DATA BLOCK:
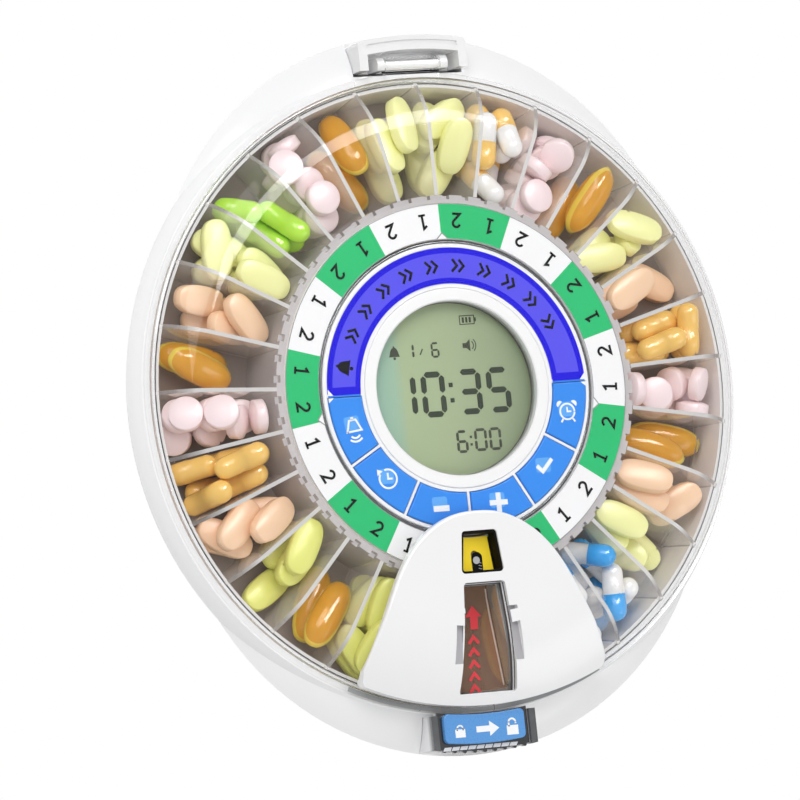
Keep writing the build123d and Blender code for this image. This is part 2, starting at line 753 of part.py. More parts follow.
with BuildPart() as lid_panel:
    with BuildSketch(Plane.XZ):
        with BuildLine():
            inside = lid_bend(0.0, LID_INNER_R)
            outside = lid_bend(LID_T, LID_SKIRT_R)
            Polyline(
                inside @ 1,
                (LID_INNER_R, LID_BOTTOM_Z),
                (LID_FLANGE_R, LID_BOTTOM_Z),
                (LID_FLANGE_R, LID_BOTTOM_Z + LID_FLANGE_T),
                (LID_SKIRT_R, LID_BOTTOM_Z + LID_FLANGE_T),
                outside @ 1,
            )
            Polyline(
                outside @ 0, (0, LID_CEILING_Z + LID_T), (0, LID_CEILING_Z), inside @ 0
            )
        make_face()
    revolve(axis=Axis.Z)
    # the flange stops either side of the hinge block and of the latch
    with BuildSketch(Plane.XY.offset(LID_BOTTOM_Z - 1)):
        Circle(LID_FLANGE_R + 1)
        Circle(LID_SKIRT_R, mode=Mode.SUBTRACT)
        Rectangle(2 * BLOCK_HALF + 1.6, 2 * CASE_HALF_Y, mode=Mode.INTERSECT)
    extrude(amount=LID_FLANGE_T + 1.2, mode=Mode.SUBTRACT)
    # the dispensing window and the marker window
    with BuildSketch(Plane.XY.offset(LID_BOTTOM_Z)) as lid_holes:
        for corners in (window_corners, marker_hole):
            with BuildLine():
                Polyline(*corners, close=True)
            make_face()
        fillet(lid_holes.vertices(), WINDOW_CORNER_R)
    extrude(amount=20, mode=Mode.SUBTRACT)
    # hinge barrel, its arm, and its bore
    with BuildSketch(Plane.YZ):
        with Locations((HINGE_Y, HINGE_Z)):
            Circle(HINGE_BARREL_R)
        with Locations(((95.8 + HINGE_Y) / 2, HINGE_Z + 0.4)):
            Rectangle(HINGE_Y - 95.8, 2.0)
    extrude(amount=HINGE_BARREL_HALF, both=True)
    with BuildSketch(Plane.YZ):
        with Locations((HINGE_Y, HINGE_Z)):
            Circle(HINGE_BORE_R)
    extrude(amount=HINGE_BARREL_HALF, both=True, mode=Mode.SUBTRACT)
    # keeper in front of the latch
    with BuildSketch(Plane.XY.offset(LID_BOTTOM_Z)):
        with Locations((0, -96.9)):
            Rectangle(11.0, 1.8)
    extrude(amount=1.8)
lid_panel.part.label = "lid_panel"
export_step(lid_panel.part, "parts/lid_panel.step")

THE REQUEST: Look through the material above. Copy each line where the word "parts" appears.

SOLUTION:
Keep writing the build123d and Blender code for this image. This is part 2, starting at line 753 of part.py. More parts follow.
export_step(lid_panel.part, "parts/lid_panel.step")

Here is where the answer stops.